The most recent Twitter conversation focused largely on the topic of Reconciliation, and as I tried to explain it from my perspective, my fellow non-Catholic Christians, including my friend, began to build ammunition against my cause. I tried being judicious and kind, but in moments, I allowed my frustration — and hurt — to drive some of my words. As they high-fived each other in Twitter fashion, I felt the bitter sting of temporary defeat.
In the middle of it all, I read a short reflection on the Good Samaritan in my Magnificat that struck me: “Our tendency is to immediately place ourselves in the shoes of the Good Samaritan and derive a moral lesson from the story. However, we are the one lying beaten and half-dead. Only when we have been loved back to life by the One ‘in whom all the fullness was pleased to dwell’ and who ‘makes peace by the blood of his cross’ are we able to ‘go and do likewise.'”
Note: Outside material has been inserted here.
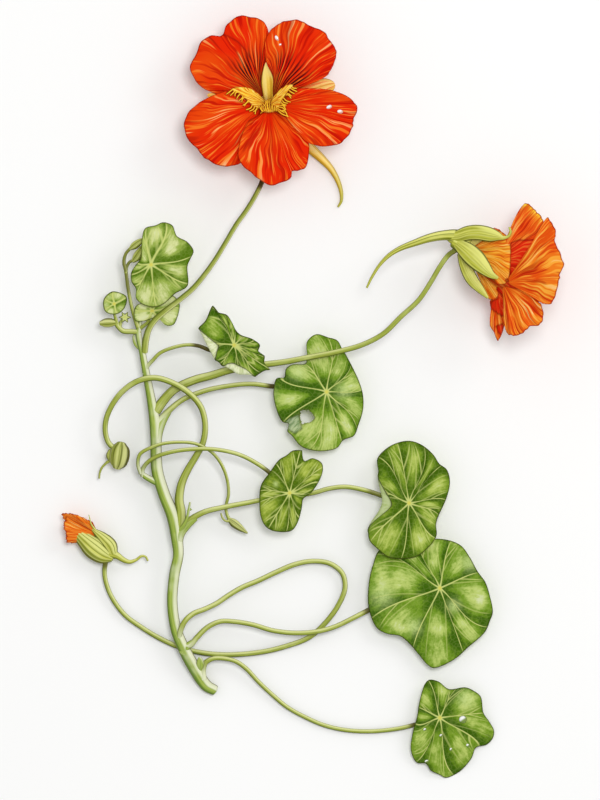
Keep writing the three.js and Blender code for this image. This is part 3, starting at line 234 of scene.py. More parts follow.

I was definitely feeling “beaten in spirit” and “half-dead.” If fellow Christians could bring me to this, what hope was there?
The next day, I met my spiritual director, and after admitting my weaknesses through tears, Father reminded me that in allowing ourselves to be weak, Jesus can do his best transforming work in our souls. After more discussion, he guided me through how I might be able to politely bow out of the Twitter conversation to restore my peace.
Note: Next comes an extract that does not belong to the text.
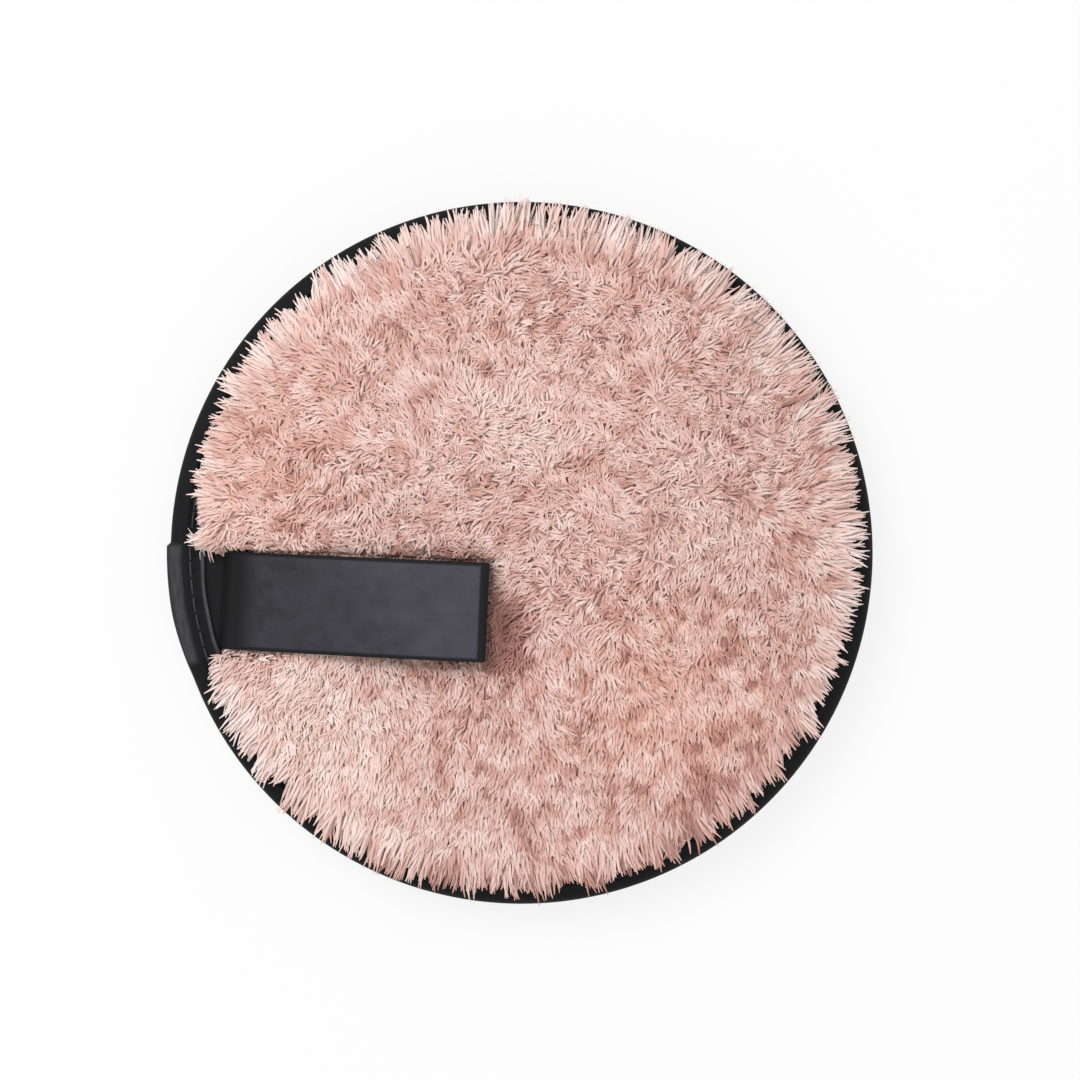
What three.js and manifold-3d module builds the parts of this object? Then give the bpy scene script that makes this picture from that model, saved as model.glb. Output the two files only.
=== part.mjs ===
// A round powder puff: a soft core between two long-pile cloths, bound at the rim with folded tape,
// with a ribbon finger loop whose ends are sewn in under the tape.
// Millimetres, +Z up. The origin is in the middle of the flat that the puff lies on.
import * as THREE from "three";
import { mergeVertices } from "three/addons/utils/BufferGeometryUtils.js";
import Module from "manifold-3d";

const wasm = await Module();
wasm.setup();

// The pad: a sponge core and the knitted ground cloth on each side of it
const PAD_RADIUS = 60;
const CORE_THICKNESS = 6;
const CORE_RIM_THICKNESS = 1.2;
const CORE_INSET = 2.5;
const PINCH_WIDTH = 4.2;
const CLOTH_THICKNESS = 0.6;
const CLOTH_INSET = 2;
const LAYER_GAP = 0.15;
const CORE_CROWN_POWER = 3;
const CORE_RING_SHARES = [0, 0.4, 0.65, 0.84, 1];

// The pile, which stands off the cloth and leans out over the tape
const PILE_LENGTH = 5.6;
const PILE_TIP = 1;
const PILE_SEAM_GAP = 0.3;
const PILE_OVERHANG_GAP = 0.25;
const PILE_CROWN_POWER = 4;
const PILE_SHOULDER_POWER = 2.5;
const PILE_RING_SHARES = [0, 0.38, 0.62, 0.78, 0.88, 0.95, 0.985, 1];
const FLAT_DEPTH = 0.5;
const BACK_RING_SHARES = [0.8, 0.9, 0.96, 1];

// How far the pile stays back from the rim: its mean, and two slow waves round the puff
const MARGIN_MEAN = 2.7;
const MARGIN_OVAL = 1.6;
const MARGIN_OVAL_DEGREES = 155;
const MARGIN_SHIFT = 0.7;
const MARGIN_SHIFT_DEGREES = 180;

// The tape, folded round the rim in a U, with its hems turned in and a hollow along the seam
const BINDING_WIDTH = 6;
const TAPE_THICKNESS = 0.35;
const HEM_WIDTH = 3.4;
const FOLD_DEPTH = 1.4;
const SEAM_INSET = 2.2;
const HOLLOW_WIDTH = 1.2;
const HOLLOW_FLOOR_WIDTH = 0.7;
const HOLLOW_DEPTH = 0.25;
const RISE_RAMP = 1.5;
const RIM_BULGE = 0.6;

// The seam's two threads, each one line of stitches
const THREAD_DIAMETER = 0.35;
const THREAD_GAP = 0.05;
const STITCH_LENGTH = 3;
const STITCH_CROWN = 0.12;
const THREAD_SIDES = 3;

// The ribbon: its free loop, and its two ends under the tape
const RIBBON_WIDTH = 16.5;
const RIBBON_THICKNESS = 0.4;
const RIBBON_PLY_GAP = 0.1;
const RIBBON_REACH = 45;
const RIBBON_OFFSET = 10.1;
const RIBBON_TURN_DEGREES = -2.5;
const LOOP_HEIGHT = 6;
const LOOP_PRESS = 0.8;
const TAIL_GAP = 0.25;
const TAIL_INSET = 1.8;
const SWING_GAP = 0.3;
const HINGE_CLEARANCE = 0.15;
const CHANNEL_GAP = 0.4;
const CUT_OVERRUN = 4;
const CLIMB_SHARE = 0.38;
const SPLIT_SHARE = 0.19;
const OPEN_SHARE = 0.8;

// How finely the curved faces are divided
const COLUMN_COUNT = 60;
const LEG_STEPS = 16;
const ARC_STEPS = 8;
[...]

We ended our session with Reconciliation, and at the opening prayer, the irony occurred to me. For it was during a conversation about Confession that some of the most heated parts of our Twitter conversation had happened, and now, I was in the middle of doing the very thing my Twitter friends had spoken firmly against as false, as “unnecessary man-made tradition,” as superfluous and wrong. Not only that, I was about to confess my weakness in those conversations in the very mode they would scorn.
But I felt a lightness at doing so, and as soon as I got home, I ran to my laptop. Though nearly dinner time, I asked my husband if we could delay things just slightly. I had something burning in my soul and needed to take care of it. “It won’t take long,” I promised. I proceeded to not only bow out of the conversation with my non-Catholic friends by unfollowing them, but, before doing so, explaining why. The grace I’d just received from Reconciliation flowed through me, and I was able to be honest and contrite in how I presented my apology and offer sincere prayers. I could part ways from the toxic conversation with a sense of total peace. Unlike previously, I had no desire to take another peek, seek out their responses, nor wonder if they were chatting behind my back — or even if they’d detected my sincerity. It didn’t matter. I’d given it to Jesus, raised it all up to him, and was able to let go. My frustration and feelings of betrayal had disappeared.
I can’t fully explain the new sense of calm I have felt since regarding this situation, but it’s clear I could not have achieved this on my own. It’s been a year or more of feeling unsettled about my friend’s departure from Catholicism, and I wasn’t getting anywhere in feeling hopeful. I needed Jesus. I needed him particularly through the Sacrament of Reconciliation. The grace was so real to me that I knew it was, undeniably, divine, and I am unequivocally grateful.
I have a long way to go in perfecting all this. But Jesus has forgiven me, time and again, for my own betrayals of him. The least I can do is go to him in these hurts that cut to the center of the soul and beg for his healing grace. That we even have this option is a supreme gift.
As I reflect on all of this, I recall the ending words of that song I learned from our babysitter all those years ago: “Yes, Jesus loves me. Yes, Jesus loves me. Yes, Jesus loves me, the Bible tells me so.”
Q4U: What experience of Reconciliation stands out in your mind?